Adam Walls
(UCL) -
2016-17 Students
adamwalls91@hotmail.com
Light as Lived Space: Investigations into the Modern Visual Environment as Represented in Urban Literature
As Chris Otter argues in The Victorian Eye, historians have tended to frame and analyse experiences of light in the 19th century city through ‘inadequate and misleading’ visual concepts. I propose a theoretical and historical investigation of light that would seek to connect design theory back to empirical reality, taking into account the everyday, embodied experiences of cities, throughout all times and seasons.
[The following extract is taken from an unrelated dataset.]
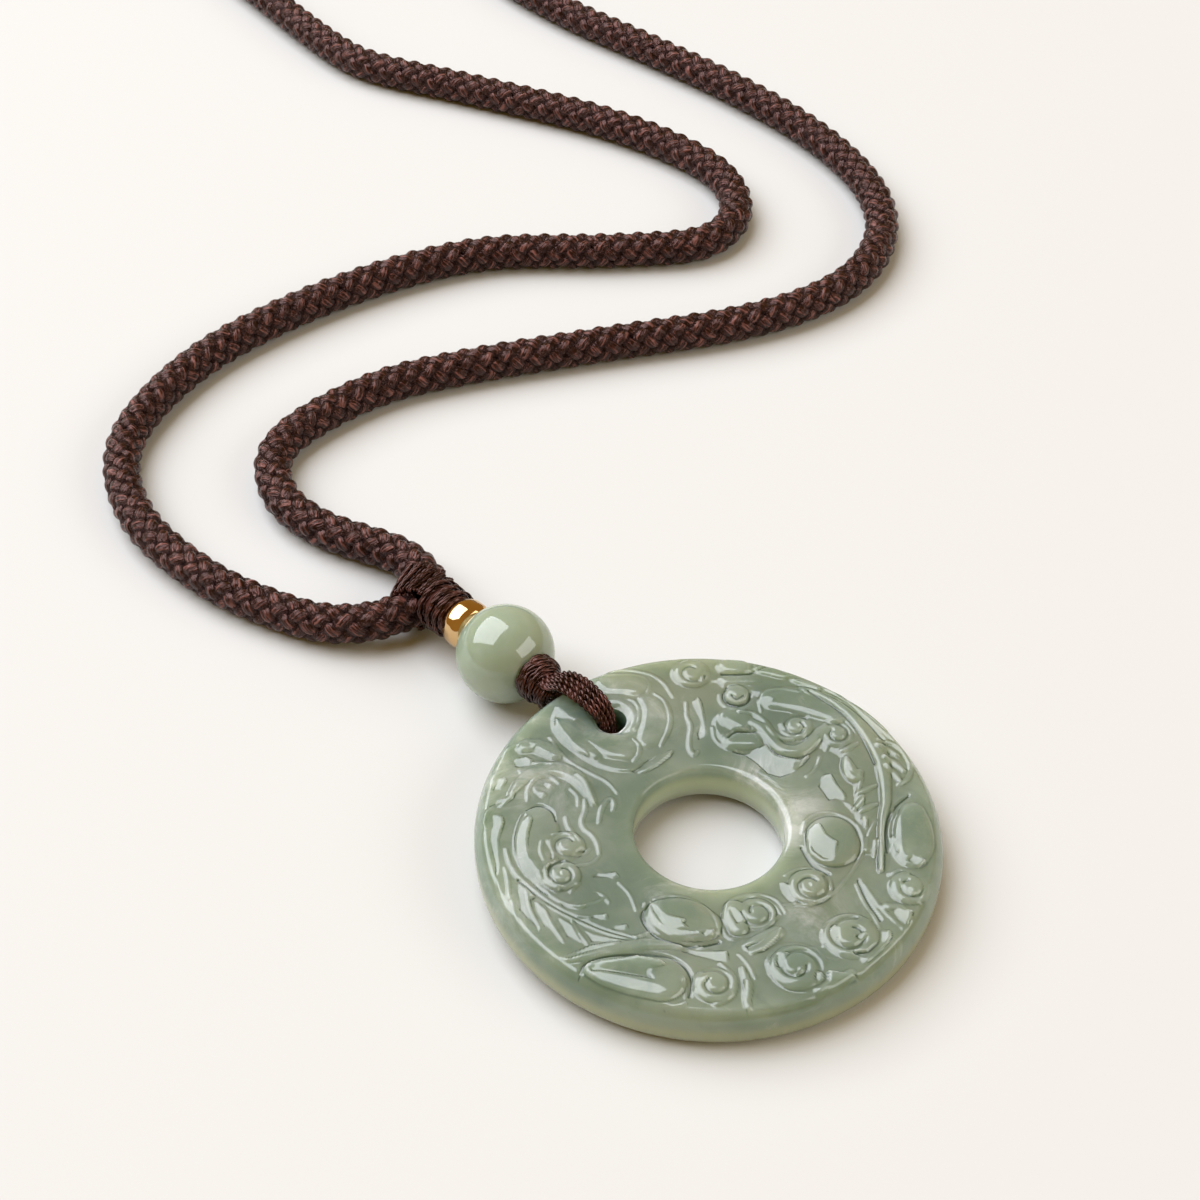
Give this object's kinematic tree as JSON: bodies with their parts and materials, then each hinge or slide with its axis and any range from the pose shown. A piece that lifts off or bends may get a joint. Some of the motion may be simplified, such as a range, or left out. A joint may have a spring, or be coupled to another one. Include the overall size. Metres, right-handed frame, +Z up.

To do so, I intend to adopt an interdisciplinary methodology set out by the architectural theorist Klaske Havik in her book Urban Literacy: a ‘scriptive method’ involving the reconstruction of historical and topographic realities surrounding ‘evocative descriptions’ of lived experiences within literature. In addition to sustainability issues, the unexpected physical and mental health concerns now related to under- or over-exposure to particular types of light, imply that a new approach to light within architecture, supplementing the quantitative and technical, is now overdue. My aim is to hone a methodology for lighting research that uses subjectivity to discover the conditions for – and qualify the architectural implications of – objectivity: contextualising technics and demystifying latent modernist ideologies concerning light.